Camera and optics — Wan understands photographic terms: • Lenses: 85mm, 35mm lens, wide-angle, macro, telephoto. • Angle: bird's eye view, low angle, Dutch angle, eye level, worm's eye. • Shot size: extreme close-up, close-up, medium shot, wide shot, full body. • Depth: shallow depth of field, bokeh, tilt-shift, deep focus.
Art styles — photorealistic, hyperrealistic, editorial photography, RAW photo, oil painting, watercolor, impressionist, digital painting, vector art, flat design, minimalist, pixel art, 3D render, CGI, unreal engine, octane render, cinematic, film still, anime style, manga, cel shading.
Image-to-Image: control via strength
In I2I mode the model uses the input image as a starting point, and the prompt describes the desired result. The main parameter is strength (or denoising strength) — it controls how much the prompt influences the output versus the source. Low strength (0.2-0.4) — minimal edits, composition and most details are preserved. Medium (0.5-0.7) — noticeable changes to style, lighting, color while keeping the structure. High (0.8+) — near-complete reinterpretation, the prompt becomes the primary source.
Key rule: the prompt describes the DESIRED RESULT, not the input image. «A painted portrait in oil painting style, dramatic side lighting, warm tones» — the model applies those transformations to the input photo. Describing what is already in the photo has no effect. For radical changes raise strength, for subtle correction lower it.
Common mistakes
1. Spamming quality keywords
«Beautiful, stunning, 8k, detailed, masterpiece, best quality, ultra HD, award winning» — clutters the prompt without real benefit. These words are statistically meaningless to Wan and conflict with each other. Replace with specifics: «sharp focus, fine detail visible, natural texture, hyperrealistic, editorial photography». Concrete parameters work.
2. Style or adjectives at the start instead of subject
«Beautiful cinematic photo of a woman» — the model latches onto «beautiful cinematic photo» as the style first, and the subject becomes secondary. The right pattern: «A young woman with auburn hair... beautiful cinematic photo style». The most important thing — subject with details — should appear in the first sentence of the prompt.
3. Chaotic comma-separated tag lists
«woman, red dress, sunset, beach, ocean, sand, beautiful, photo, cinematic, 4k, detail» — Wan handles incoherent lists worse than natural descriptive sentences. Replace with coherent text: «A woman in a red dress walking along a sandy beach at sunset, ocean waves behind her.

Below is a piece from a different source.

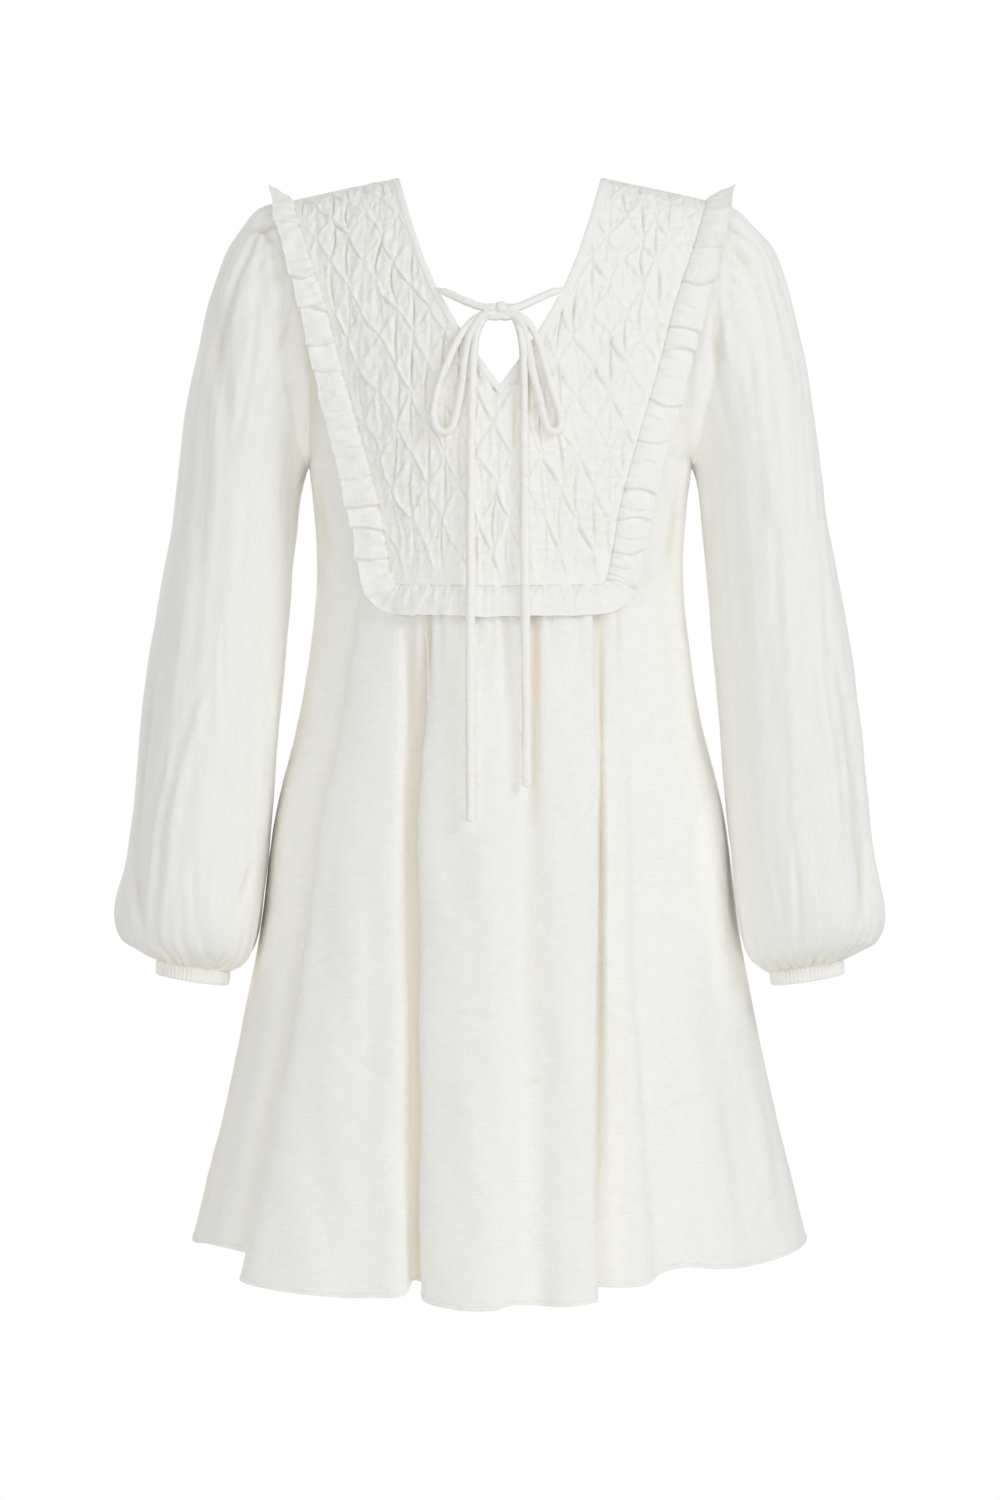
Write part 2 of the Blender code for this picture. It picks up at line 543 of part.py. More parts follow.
def add_sleeve(side, name):
    """Long balloon sleeve, gathered at its head and into the cuff."""
    last = len(SLEEVE["outer_x"]) - 1
    rings = [armhole_ring(side)] + [sleeve_ring(side, row) for row in range(last + 1)]
    middle = Vector((side * 0.235, 0, -0.4))
    shell("sleeve_" + name, [rings], CLOTH, LINEN, closed=True, inside=middle)
    down = Vector((side * 0.11, 0, -1)).normalized()
    top = [point + down * CUFF_GAP for point in sleeve_ring(side, last)]
    bottom = [point + down * (CUFF_GAP + CUFF_DROP) for point in sleeve_ring(side, last)]
    cuff_middle = Vector((side * 0.247, -0.028, -0.63))
    shell("cuff_" + name, [[top, bottom]], CLOTH, LINEN, closed=True, inside=cuff_middle)


# ------------------------------------------------------------------ neck ties
def add_tie(name, route, count):
    """One stretch of a rouleau tie."""
    curve = bpy.data.curves.new(name, "CURVE")
    curve.dimensions = "3D"
    curve.bevel_depth = ROULEAU / 2
    curve.bevel_resolution = 2
    curve.use_fill_caps = True
    spline = curve.splines.new("POLY")
    points = smooth_route([front_spot(*spot) for spot in route], count)
    spline.points.add(len(points) - 1)
    for end, point in zip(spline.points, points):
        end.co = (*point, 1.0)
    place(bpy.data.objects.new(name, curve), LINEN_TRIM)


def add_knot():
    """Knot of the bow, where the strands, loops and tails meet."""
    bm = bmesh.new()
    bmesh.ops.create_uvsphere(bm, u_segments=16, v_segments=10, radius=0.5)
    bmesh.ops.scale(bm, vec=KNOT_SIZE, verts=bm.verts)
    bmesh.ops.translate(bm, vec=front_spot(*KNOT_SPOT), verts=bm.verts)
    mesh = bpy.data.meshes.new("tie_knot")
    bm.to_mesh(mesh)
    bm.free()
    mesh.shade_smooth()
    place(bpy.data.objects.new("tie_knot", mesh), LINEN_TRIM)


def add_ties():
    """Two ties from the neckline to a bow: a strand, a loop and a hanging tail on each side."""
    add_knot()
    for kind, routes in (("strand", STRANDS), ("loop", LOOPS), ("tail", TAILS)):
        for side, route in routes.items():
            add_tie(f"tie_{kind}_{side}", route, TIE_POINTS[kind])


for old in list(bpy.data.objects):
    bpy.data.objects.remove(old, do_unlink=True)

DRESS = bpy.data.collections.new("mini_dress")
bpy.context.scene.collection.children.link(DRESS)
SHOULDERS = bpy.data.objects.new("shoulders", None)
DRESS.objects.link(SHOULDERS)

add_front_panel()
add_back_panel()
add_bib()
add_neck_binding()
add_ruffle()
add_sleeve(-1, "left")
add_sleeve(1, "right")
add_ties()
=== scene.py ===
"""Looks of the smocked linen mini dress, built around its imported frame.

Metres, +Z up, the front faces -Y, and the origin lies midway between the two neck points, as in the
frame. Left means the side at -X. Each cloth piece is a thin shell on the surface that its solid has
in the frame, with the folds, gathers and stitches that a solid leaves out.
"""
import json
import math

import bmesh
import bpy
import numpy as np
from bpy.props import FloatProperty, FloatVectorProperty, PointerProperty
from bpy.types import Operator, Panel, PropertyGroup
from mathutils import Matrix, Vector

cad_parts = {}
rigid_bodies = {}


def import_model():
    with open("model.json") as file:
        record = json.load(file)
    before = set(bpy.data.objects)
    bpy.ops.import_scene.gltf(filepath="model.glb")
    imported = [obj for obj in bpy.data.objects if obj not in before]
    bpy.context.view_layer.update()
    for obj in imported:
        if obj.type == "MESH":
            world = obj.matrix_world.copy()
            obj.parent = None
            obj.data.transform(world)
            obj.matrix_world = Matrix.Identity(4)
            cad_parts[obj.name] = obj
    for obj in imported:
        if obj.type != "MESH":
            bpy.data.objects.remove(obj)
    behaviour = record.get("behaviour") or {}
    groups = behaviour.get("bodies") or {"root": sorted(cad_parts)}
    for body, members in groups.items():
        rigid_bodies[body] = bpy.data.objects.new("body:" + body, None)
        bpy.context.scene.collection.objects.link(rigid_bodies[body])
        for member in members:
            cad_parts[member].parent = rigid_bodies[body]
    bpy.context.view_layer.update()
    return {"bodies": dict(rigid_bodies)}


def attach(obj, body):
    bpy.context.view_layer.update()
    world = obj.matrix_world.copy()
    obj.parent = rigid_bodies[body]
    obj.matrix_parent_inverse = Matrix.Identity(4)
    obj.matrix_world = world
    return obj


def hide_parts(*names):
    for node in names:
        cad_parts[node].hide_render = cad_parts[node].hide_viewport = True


bl_info = {
    "name": "Smocked Mini Dress",
    "version": (1, 0, 0),
    "blender": (4, 5, 0),
    "location": "3D View > Sidebar > Dress",
    "description": "Builds the cloth, ties and studio of a smocked linen mini dress",
    "category": "Object",
}

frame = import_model()
BODY = next(iter(frame["bodies"]))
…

Cinematic photography, warm tones.».
4. Conflicting instructions
«Dark and moody, bright and cheerful, cool blue tones, warm golden light» — the model cannot honor a contradiction and either ignores part of it or produces a mixed result with breakdowns. Pick one mood direction and stick with it. If you need different moods, generate separate images.
5. Midjourney or SD syntax
Parameters like `--ar 16:9`, `--style raw`, weights `(beautiful:1.5)`, `::weight` — do not work in Wan and end up in the prompt as literal text. Set size in platform settings, weight words by order (important first), set styles via normal adjectives in natural language.
Before / after examples
Example 1
Before
a beautiful landscape
After
A majestic snow-covered mountain peak under a sky of swirling aurora borealis, deep purple and emerald green light bands above. Foreground: a solitary pine tree on a frozen lake reflecting the colors. Wide-angle landscape composition, low angle looking up. Cinematic lighting, hyperrealistic, sharp focus, fine detail visible in the ice and snow texture. 24mm lens, deep focus.
Concrete subject, explicit foreground, color description instead of «beautiful», camera and optics, style via «hyperrealistic» rather than «8k masterpiece».
Example 2
Before
elderly man portrait
After
An elderly fisherman with deeply weathered skin, a thick white beard, and piercing blue eyes, wearing a worn navy wool sweater. He sits on a wooden bench, hands folded in his lap. Soft window light from screen-left creating Rembrandt lighting on his face, warm golden tones. Background: out-of-focus harbor with fishing boats. Editorial portrait photography, 85mm lens, shallow depth of field, photorealistic.
Concrete appearance details, explicit lighting setup with direction (Rembrandt lighting), optics, stylistic reference «editorial portrait photography».
Example 3
Before
futuristic city at night
After
A neon-soaked cyberpunk Tokyo street at midnight, rain-soaked asphalt reflecting magenta and cyan signs, holographic advertisements floating above traffic. Crowds of people in dark clothing crossing under giant LED screens. Wide-angle low-angle shot looking up between skyscrapers. Cyberpunk lighting with strong neon glow, deep shadows, volumetric haze. Cinematic, film still, sharp focus on the foreground signs, soft bokeh on background lights. 35mm lens, dramatic perspective.
Specific setting and time, color anchors via color names, layered atmosphere, explicit lighting and optics. «Cyberpunk» works as a style without quality spam.